O perdão aos outros não é matéria de saturno, nem dos jardins que lá fazemos florescer, é matéria de neptuno, de plutão, de Júpiter, de vénus, de marte, do sol que há em mim e da lua que me trouxe. E do carácter que se não verga. Vim somar e não subtrair. Vim para abolir a exclusão. Vim ser gente de verdade. E como sei que o que não me acrescenta, nem me identifica deve prevalecer, depressa aprendi a recorrer à poesia, a substituir adjetivos e pronomes pessoais por outros mais agradáveis e à palavra guerra, substituí-a por amor e à palavra ódio por flores. Era jovem ainda, quando aprendi a fazer estes truques de magia. Manifestar quem somos. Antes sentia embaraço das minhas escolhas, hoje sei que foram necessárias para saber, verdadeiramente, quem sou e o que vim cá fazer. E eu não vim competir, mas antes colaborar. 

Escolhi não repetir padrões, não ser Dolly, a clonada, vim ser eu, semear paz, amor, tranquilidade, sabedoria e prazer dos meus prazeres, musicar os momentos que me identificam. Eu sou a colheita do que semeio e não a colheita das expectativas dos demais e, menos ainda, das vossas intenções. Sou marginal, sou contundente, rude às vezes, nem sempre, sou frontal e direta, sou parte do todo, esse todo que, ao invés de escolher amor, vai deixando a porta aberta para vingar o que de mais feio os nossos ancestrais quiseram mudar. O objetivo primeiro dos jardins de saturno é o de mostrar que por mais condicionamentos vividos na infância, por mais traumas e malefícios, pela permissividade, pelos feitios e defeitos que tenho, se eu consigo produzir bons sentimentos, não obstante o que me condicionou, também vós podeis fazê-lo, sendo amorosos e constantes e deixando a ignorância de lado, o carácter floresce, sem vitimar ninguém.
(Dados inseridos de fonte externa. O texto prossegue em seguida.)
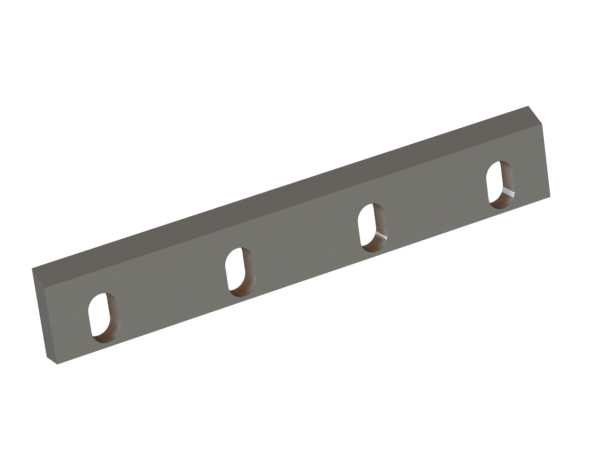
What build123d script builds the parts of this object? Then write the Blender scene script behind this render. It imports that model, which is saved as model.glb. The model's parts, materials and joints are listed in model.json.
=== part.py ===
from build123d import *
from math import radians, tan
import os

# Rotor knife of a granulator: one flat bar of through-hardened tool steel, ground on every
# outer face. It is bolted to the rotor through slots that run across it, so that it can be
# pushed out again each time the cutting edge has been reground.
#
# Frame, in millimetres: X runs along the cutting edge, Y goes from the bevelled front face
# to the plain back face, and Z goes up from the bottom edge to the cutting edge. The origin
# is the middle of the bottom edge.

# The bar
knife_length = 300.0
knife_width = 50.0  # from the bottom edge to the cutting edge
knife_thickness = 12.5
wedge_angle = 60.0  # between the back face and the bevel, in degrees

# The slots
bolt_diameter = 16.0
bolt_clearance = 0.5  # how much wider than its bolt a slot is
slot_travel = 10.75  # how far the knife can move across its bolts
slot_web = 2.6  # steel left between a slot and the bottom edge
slot_count = 4
end_distance = 30.0  # from each end of the knife to the middle of the nearest slot

# Edges broken after grinding. The cutting edge and the bevel's lower line stay as ground.
edge_break = 0.15
slot_edge_break = 0.2

# Worked out from those
front_y = -knife_thickness / 2
back_y = knife_thickness / 2
bevel_rise = knife_thickness / tan(radians(wedge_angle))
front_height = knife_width - bevel_rise
slot_width = bolt_diameter + bolt_clearance
slot_length = slot_travel + slot_width
slot_middle = slot_web + slot_length / 2
slot_pitch = (knife_length - 2 * end_distance) / (slot_count - 1)

with BuildPart() as rotor_knife:
    # The bar is drawn as its section: the back face runs the full width up to the cutting
    # edge, and the bevel slopes down from there to the top of the front face.
    with BuildSketch(Plane.YZ) as section:
        with BuildLine() as section_line:
            Polyline(
                (front_y, 0),
                (back_y, 0),
                (back_y, knife_width),
                (front_y, front_height),
                close=True,
            )
        make_face()
    extrude(amount=knife_length / 2, both=True)

    # The two upper edges along the bar are the cutting edge and the foot of the bevel.
    bar_edges = rotor_knife.edges()
    ground_edges = bar_edges.filter_by(Axis.X).sort_by(Axis.Z)[-2:]
    chamfer(bar_edges - ground_edges, edge_break)

    # The slots are milled straight through, square to both faces.
    with BuildSketch(Plane.XZ.offset(knife_thickness / 2)) as slot_sketch:
        with Locations((0, slot_middle)):
            with GridLocations(slot_pitch, 0, slot_count, 1):
                SlotCenterToCenter(slot_travel, slot_width, rotation=90)
    extrude(amount=-knife_thickness, mode=Mode.SUBTRACT)

    # The mouth of each slot is broken on both faces.
    slot_mouths = rotor_knife.edges(Select.LAST).filter_by(Axis.Y, reverse=True)
    chamfer(slot_mouths, slot_edge_break)

rotor_knife.part.label = "rotor_knife"

os.makedirs("parts", exist_ok=True)
export_step(rotor_knife.part, "parts/rotor_knife.step")
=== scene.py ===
import json
from math import cos, pi, radians, sin, tan
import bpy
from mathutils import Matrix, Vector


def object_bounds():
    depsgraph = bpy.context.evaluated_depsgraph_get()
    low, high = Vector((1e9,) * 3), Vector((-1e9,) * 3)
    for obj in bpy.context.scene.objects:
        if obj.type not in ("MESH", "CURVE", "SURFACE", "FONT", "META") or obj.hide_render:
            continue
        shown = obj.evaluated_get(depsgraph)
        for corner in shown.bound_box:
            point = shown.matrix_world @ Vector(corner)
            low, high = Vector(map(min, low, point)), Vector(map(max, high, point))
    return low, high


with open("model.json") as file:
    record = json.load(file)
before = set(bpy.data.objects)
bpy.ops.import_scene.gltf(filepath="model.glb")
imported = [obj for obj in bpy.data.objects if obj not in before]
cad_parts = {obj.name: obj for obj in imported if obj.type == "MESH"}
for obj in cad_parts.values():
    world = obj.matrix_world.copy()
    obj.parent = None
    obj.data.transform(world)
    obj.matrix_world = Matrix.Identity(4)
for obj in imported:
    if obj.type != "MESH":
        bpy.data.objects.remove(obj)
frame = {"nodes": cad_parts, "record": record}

from types import SimpleNamespace

import bpy
from mathutils import Matrix, Vector

cadLow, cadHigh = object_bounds()
knife = frame["nodes"]["rotor_knife"]
mounts = {mount["name"]: mount for mount in frame["record"]["mounts"]}
millimetre = 0.001
print("frame loaded, size", [round(side, 4) for side in cadHigh - cadLow])


# Camera: it looks at the middle of the bar, from the front, the left and above

camera = {
    "azimuth": -26.14,     # degrees round Z from straight in front
    "elevation": 22.0,
    "roll": -8.03,         # the picture's own tilt
    "distance": 2.024,     # metres to the middle of the bar
    "focal": 3856.2,       # in pixels of the picture
    "pictureWidth": 599,
    "sensorWidth": 36.0,
}


def makeCamera():
    azimuth, elevation = radians(camera["azimuth"]), radians(camera["elevation"])
    back = Vector((sin(azimuth) * cos(elevation), -cos(azimuth) * cos(elevation), sin(elevation)))
    turn = back.to_track_quat("Z", "Y").to_matrix().to_4x4()
    roll = Matrix.Rotation(radians(camera["roll"]), 4, "Z")
    middle = (cadLow + cadHigh) / 2
    bpy.ops.object.camera_add()
    made = bpy.context.object
    made.name = "camera"
    made.matrix_world = Matrix.Translation(middle + back * camera["distance"]) @ turn @ roll
    made.data.sensor_width = camera["sensorWidth"]
    made.data.lens = camera["focal"] * camera["sensorWidth"] / camera["pictureWidth"]
    bpy.context.scene.camera = made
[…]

Isto é ter Saturno como atmakaraka. Esta é quem eu sou. 

Recolho-me na gruta de novo, depois de uma bátega de chuva precipitar-se sobre a terra combalida, e aos trovões que oiço, substituo por escalas musicais, entro na escuridão do abrigo e me proponho a mais uma composição de mim, e vou compondo um prelúdio para um outro texto, de outro jardim sagrado. Ryan O'Neal oferece a banda sonora deste jardim e Saturno aduba-me por dentro, antes da chegada de Mercúrio retrógrado.